While both sets of brothers share a fierce competitiveness, the dynamics are subtly different. Alistair Brownlee is two years Jonny's senior and when the two have raced together in the Olympics he has come out on top both times.
There are only five minutes between Simon and Adam, the two taking different routes into elite cycling until both joined the Australian team that was then Orica-GreenEdge, and there has been little between them in terms of their palmares, at least until this week.
Totally at ease with pressure of competition
Both are more comfortable in the saddle than in front of a microphone. Both are totally at ease with the pressures of competition. Simon, throughout the past three weeks, has seldom appeared jittery.
"Simon and Adam take it all in their stride," says Nick Hall. "Even when they first turned professional, they raced against the top riders like Alberto Contador and Chris Froome like they were racing in a local club ride.
"Although they respected them, they were never overawed by them. They were always comfortable in that environment.
"They're both very chilled out. That comes from their mum and dad, John and Sue, although their parents can never watch them racing on TV in the same room. One has to go in the front room, the other in the back. They get too tense."
Vuelta win should make Simon a star
There is no fluking a Grand Tour. To win one, as with a tennis Grand Slam or golf major, requires repeated excellence. There can be no lucky long-range goal to nick it against the odds.

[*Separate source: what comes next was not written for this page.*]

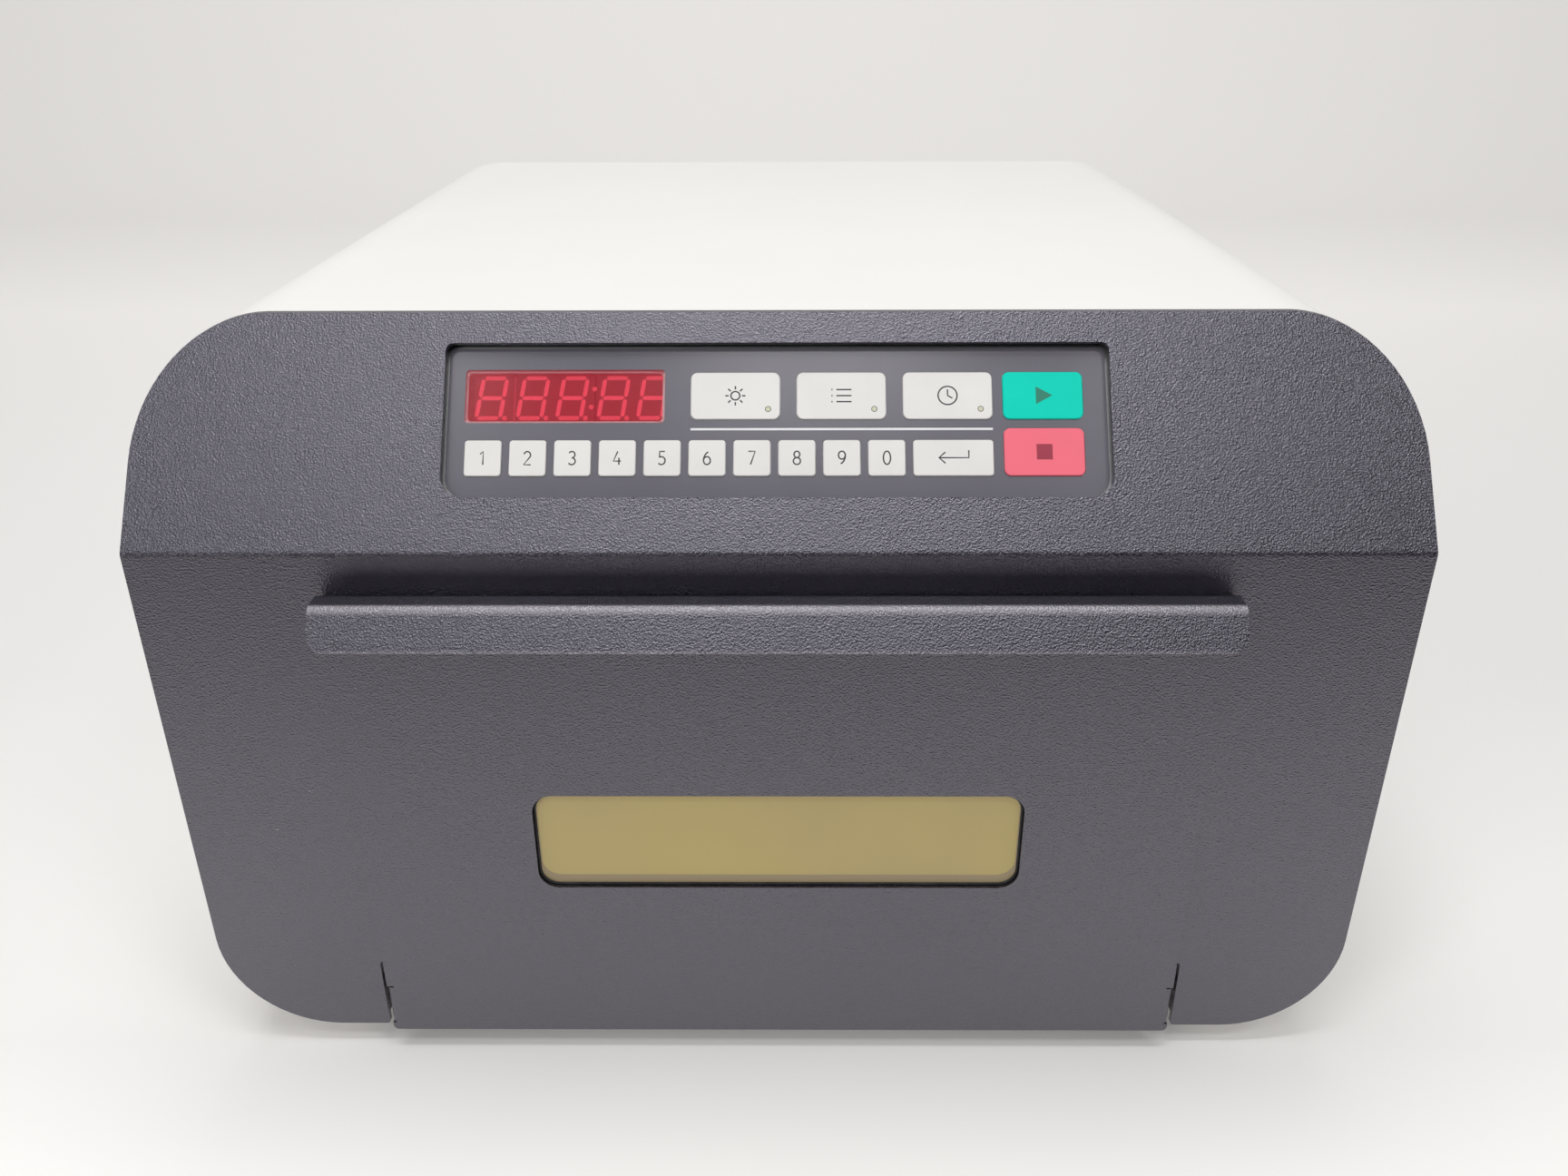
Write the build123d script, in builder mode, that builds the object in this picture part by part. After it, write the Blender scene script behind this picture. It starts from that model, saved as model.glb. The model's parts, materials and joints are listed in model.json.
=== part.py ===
"""Ultraviolet crosslinker: a bench-top irradiation cabinet.

A wrapped sheet-metal cabinet with a bent front panel.  The upper half of the front leans back
and carries a recessed membrane keypad with a five-digit display.  The lower half is upright and
carries a drop-down door with an amber window.  Inside are a bright chamber, five ultraviolet
tubes, their ballasts, a power supply and the control board.

Millimetres.  +X is to the right of someone facing the door, +Y runs to the back, +Z is up.
The origin is on the bench, under the middle of everything.
"""
import os
from math import atan, cos, degrees, radians, sin, tan

from build123d import *

os.makedirs("parts", exist_ok=True)

# ---------------------------------------------------------------- driving dimensions
# Cabinet
cabinet_width = 406.0
cabinet_height = 256.0
cabinet_depth = 410.0
corner_radius = 40.0
ground_gap = 10.0
slope_height = 64.0
slope_angle = 54.5
bezel_sheet = 2.0
bezel_bend_radius = 3.0
bezel_corner_radius = 1.2
cover_inset = 1.0
cover_sheet = 1.5
cover_return = 13.0
rear_return = 16.0
base_margin = 1.0
panel_sheet = 1.5

# Feet
foot_top_radius = 12.0
foot_sole_radius = 10.0
foot_inset_x = 70.0
foot_inset_y = 46.0
foot_hollow_radius = 4.0
foot_hollow_depth = 5.0

# Chamber behind the door
mouth_margin = 1.0
mouth_top_drop = 22.0
mouth_corner_radius = 6.0
bay_width = 73.0
chamber_corner_radius = 5.0
liner_sheet = 1.0
sill_setback = 27.0

# Door with its folded handle
door_overlap = 14.1
door_sheet = 2.0
door_gap = 1.0
door_corner_radius = 2.0
handle_drop = 12.4
flange_reach = 11.4
lip_length = 14.5
lip_corner_radius = 6.5
door_bend_radius = 3.5
lip_bend_radius = 2.6
door_liner_clearance = 3.5
door_liner_depth = 9.0

# Window in the door
window_width = 166.4
window_height = 38.4
window_rise = 55.1
window_corner_radius = 7.0
pane_overlap = 7.0
pane_thickness = 3.0
retainer_border = 4.0
retainer_fit = 0.2

# Door hinge
hinge_height = 12.0
hinge_setback = 8.0
hinge_pin_radius = 2.5
hinge_running_clearance = 0.05
ear_sheet = 2.0
ear_radius = 7.5
ear_low = 3.2
ear_height = 16.8
ear_bend_radius = 1.8
ear_relief = 0.6
ear_relief_depth = 2.4
notch_height = 30.0
notch_clearance = 2.2
notch_corner_radius = 2.0
bracket_sheet = 2.0
bracket_clearance = 0.3
bracket_height = 18.0
bracket_length = 16.0
bracket_flange = 12.0
collar_radius = 4.0
clip_thickness = 1.0
side_play = 0.2

# Catch, interlock and bumpers between the door and the front panel
catch_radius = 4.5
catch_length = 6.0
catch_drop = 32.0
interlock_radius = 2.2
interlock_length = 14.0
interlock_inset = 9.0
socket_clearance = 0.1
touch_gap = 0.3
bumper_radius = 4.0
bumper_low = 40.0
bumper_spacing = 60.0

# Recessed keypad in the sloping panel
opening_width = 210.0
opening_height = 50.5
opening_low = 17.9
opening_top_radius = 2.5
opening_bottom_radius = 7.5
panel_recess = 4.0
overlay_clearance = 0.5
overlay_thickness = 0.8
keypad_plate_sheet = 1.0
plate_border_x = 10.0
plate_border_low = 7.0
plate_border_high = 5.5
spacer_radius = 2.0
spacer_rows = 3
spacer_pitch = 22.0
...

That should make the older Yates a star. He will be more of a marked man from now on. Teams will devise tactics to neutralise his strengths. His improvised moves will be watched with care.
But just as he has developed across the four months from the Giro to now, so he should improve again.
The disappointments of the final few days in Italy were not the defining narrative in his year. The Vuelta triumph may only be the start of the rest of his career.